Now I am wondering if I am the youngest member. 

Levi Woodard
Woodardwoodworks.com

Sent from my YP-GI1 (Samsung Galaxy player)using Forum Runner


----------



## corian king (Sep 24, 2012)

Well you could buy an SUV, A truck or buy yourself a car and a small trailer.


----------



## tomas (Sep 25, 2012)

VW Jetta Wagon TDI 5 Speed = 45 MPG, Turbo-Charged, room for pens.

My first car was a BMW Isetta = 300cc motorcycle engine, 5-speed (on the left), 1 door(the entire front end), sun roof, 90 MPG.


----------



## Randy Simmons (Sep 25, 2012)

That is too funny! I would totally buy one if it didn't win the "most efficient way to die on the road" award


----------



## tomas (Sep 25, 2012)

Randy Simmons said:


> That is too funny! I would totally buy one if it didn't win the "most efficient way to die on the road" award


 
I bought mine for $40 and sold it 6 months later for $70.  You can find them restored selling for $20K+.


----------



## Bowl Slinger (Sep 25, 2012)

I wont say what is best for your needs however, I will say protect yours and your children's future and BUY AMERICAN! Your never too young to lean and teach that philosophy.


----------



## EricJS (Sep 25, 2012)

Randy,

I'm really amazed how much cargo can fit in most cars today.

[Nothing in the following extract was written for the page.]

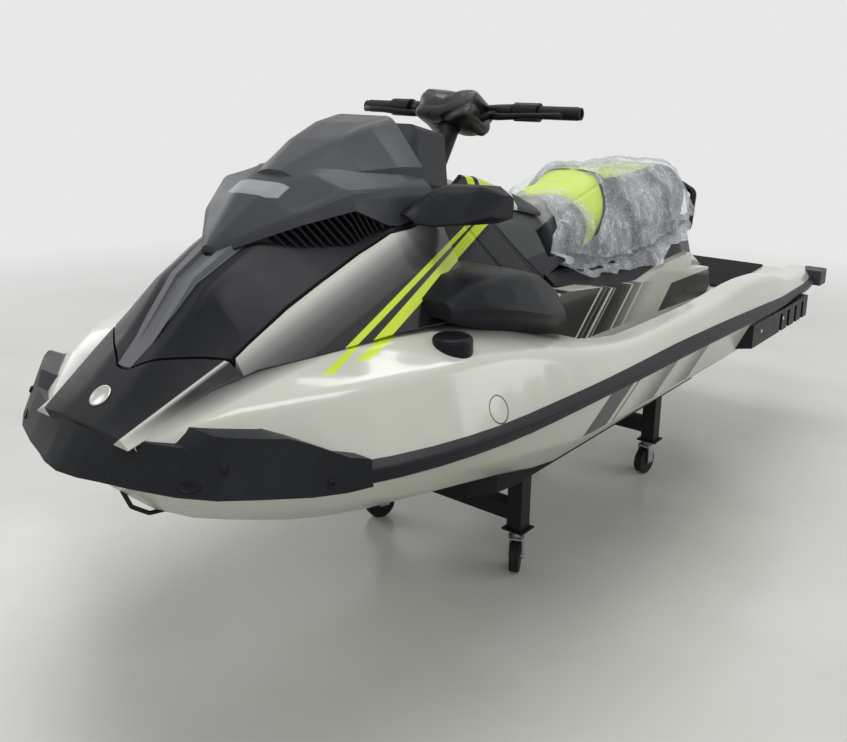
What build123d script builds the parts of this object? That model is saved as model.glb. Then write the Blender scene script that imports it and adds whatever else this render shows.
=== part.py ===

With many, you can fold the rear seat down to combine the trunk & back seat areas. (I've hauled quite a bit of lumber in my Honda that way.)

Your best bet is to get measurements of your table (and other large rigid objects) and when you look at vehicles, compare these measurements with their cargo areas.

This will give you a few choices. But you can't go wrong with a pickup, either.:biggrin: Good luck!


----------



## SnowLeopard_2001 (Sep 25, 2012)

Randy, I would suggest taking a look at a Honda Fit. My wife has one and I am amazed at how much it carries. Her's gets in the low 30's with city driving and increases on road trips. When she takes her training materials, flip charts, and etc, she has filled up 3 hotel luggage carts, left the bellhops shaking their heads and the car wasn't even full. One of the early print ads showed an alpaca being transported in the Fit. We talked to an alpaca breeder, and mentioned the ad. They looked sheepish and said they had actually transported 2 alpacas at the same time, although they were not doing frequently. Alpacas are not the cleanest cargo, they spit green juice, if they are upset and etc.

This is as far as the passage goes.